I have to think that a backfield that returns the vast majority of its production and adds talented early enrollee Eric Gray will improve under new offensive coordinator Jim Chaney. And yes, Chaney was criticized for wanting to throw too much at Georgia, but the Dawgs still had a top 20 rushing attack each of the past 2 years.
Last year, Florida had a similar situation with most of its ground game returning and it improved by 57 rushing yards per game. An improvement that significant would move Tennessee into the top 50 nationally (based on 2018 totals). That’d be a good place to start.
Jarrett Guarantano taking the next step
I feel like we’ve been having this conversation for a while about Guarantano. Last year, there were moments when it looked like he was one of the SEC’s top quarterbacks (the Auburn game was still one of the best individual performances by an SEC quarterback last year).
This is the type of throw that Guarantano, who clearly isn’t afraid to hang tough in the pocket after all the hits he’s taken, needs to make on a more consistent basis in 2019:
There were also moments when it looked like he was a sitting duck (the Vandy game was not one of the best individual performances by an SEC quarterback last year).
And look, I get it. Chaney will be Guarantano’s fourth coordinator in as many seasons in Knoxville. He’ll have a new offense with new verbiage to learn. The hope is that Chaney will turn him loose, just as he did more with Jake Fromm last year. There’s more freedom for Guarantano to make those decisions at the line of scrimmage, but it’s up to him to shift the right protections or see where his first read should be.
You’d also like to see a bit more gunslinger mentality from him. He should be able to fit balls into tighter windows by now. There should be some more confidence with his receivers to attack downfield or to take a calculated risk on third down.
Guarantano only threw 3 interceptions last year, which is a bit two-fold. Obviously you don’t want that number to skyrocket, but if he’s making more big time throws, you’ll take some of the bad that comes along with that.
If Guarantano takes that next step and becomes a top 5 quarterback in the SEC, that’d be as big of an individual victory as any for Tennessee next year.
Pruitt’s defensive identity establishes itself
Half the SEC finished in the top 40 nationally defending the run last year. Not surprisingly, all 7 of those teams won at least 8 games. Tennessee wasn’t very far behind at No. 52 nationally.

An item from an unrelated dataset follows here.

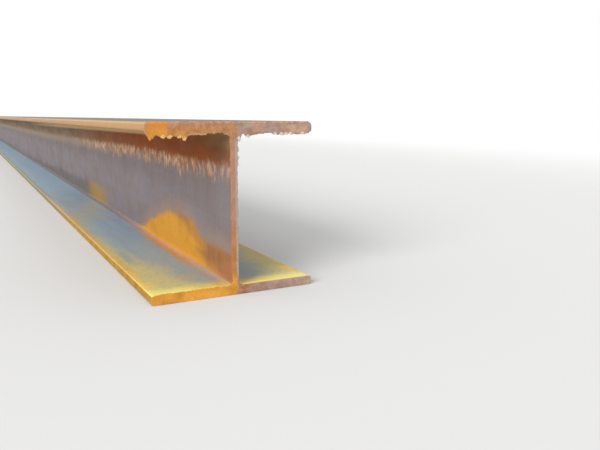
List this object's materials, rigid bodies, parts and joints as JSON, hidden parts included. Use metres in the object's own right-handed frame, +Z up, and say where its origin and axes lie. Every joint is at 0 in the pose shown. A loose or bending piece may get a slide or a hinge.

Considering Pruitt took over the nation’s No. 126 run defense in 2017, that was a massive improvement. A defense that returns 75 percent of its production from a year ago (No. 25 nationally) should be in for more improvement, especially after adding the likes of blue chip linebacker recruits Quavaris Crouch and Henry To’oto’o.
It’s not like the Vols just lost a ton of talent to the NFL, either. It’s a different situation than when Pruitt was a coordinator at Alabama, Florida State and Georgia. There were obviously more playmakers on that group. Can Nigel Warrior and Darrell Taylor become impact guys like Minkah Fitzpatrick and Leonard Floyd were in Pruitt’s defenses? Certainly that would be successful for Tennessee.
It’s similar to the issues on the offensive side of the ball with lacking home run hitters. Can Tennessee find those playmakers to halt a drive and completely flip the momentum of a game?
It’ll still need to be improvement across the board. There’s a reason that Pruitt was so unhappy with his team’s defensive effort in last year’s spring game. There’s also a reason he was brought to tears after seeing how well it performed in the first 55 minutes against Georgia.
So what would be successful? Tennessee faced 9 Power 5 teams in 2018. Six of them hit 38 points. Cutting that number in half would be a major step in the right direction.
Embarrassment kept at a minimum
No, Tennessee’s 2018 season wasn’t as embarrassing as the final year of the Butch Jones era. The Kentucky and Auburn wins were huge, and the aforementioned effort against Georgia was promising.
But it still had embarrassing moments such as:
- 6 turnovers in blowout home loss to Florida
- Quart’e Sapp quits during middle of blowout home loss to Florida
- 28-0 first quarter deficit at home vs. Alabama
- Scoreless in final 3 quarters vs. 5-7 Charlotte
- Outscored 88-30 by Mizzou, Vandy to close season
- Lost third straight game to Vandy by double digits
So yeah, some embarrassment is going to happen. That much embarrassment is probably not ideal. Granted, it’s not like those things held Pruitt back from signing an elite class (No. 12 nationally). Just for escaping the narrative that Tennessee is still in the SEC basement, though, those embarrassing moments need to see a significant decrease.
What about the final record?
Ah, the most important thing. I’ve gone back and forth on this because while I believe the Vols will improve, it’s still a schedule that features all 8 games against SEC teams that made the postseason last year. Obviously success is more than just hitting the 6-win mark.
Vegas set the over/under for Tennessee’s regular season win total at 7. In my opinion, that would be simply meeting expectations for a schedule that while difficult, also doesn’t feature a Power 5 opponent in nonconference play. Tennessee could theoretically go 3-5 in SEC play and still hit that mark. I’m not sure that would be universally considered a success after consecutive seasons of missing a bowl game.
So, here are a few final marks that would really define success in Year 2 of the Pruitt era:
- 8-4 regular season record
- New Year’s Day bowl
- 4-4 record in SEC play
- Multiple weeks spent in Associated Press Top 25
- At least 2 wins over teams in FINAL AP Top 25
- Even total scoring margin in SEC play
Oh, and one other thing.
Avoid a fourth consecutive loss to Vandy.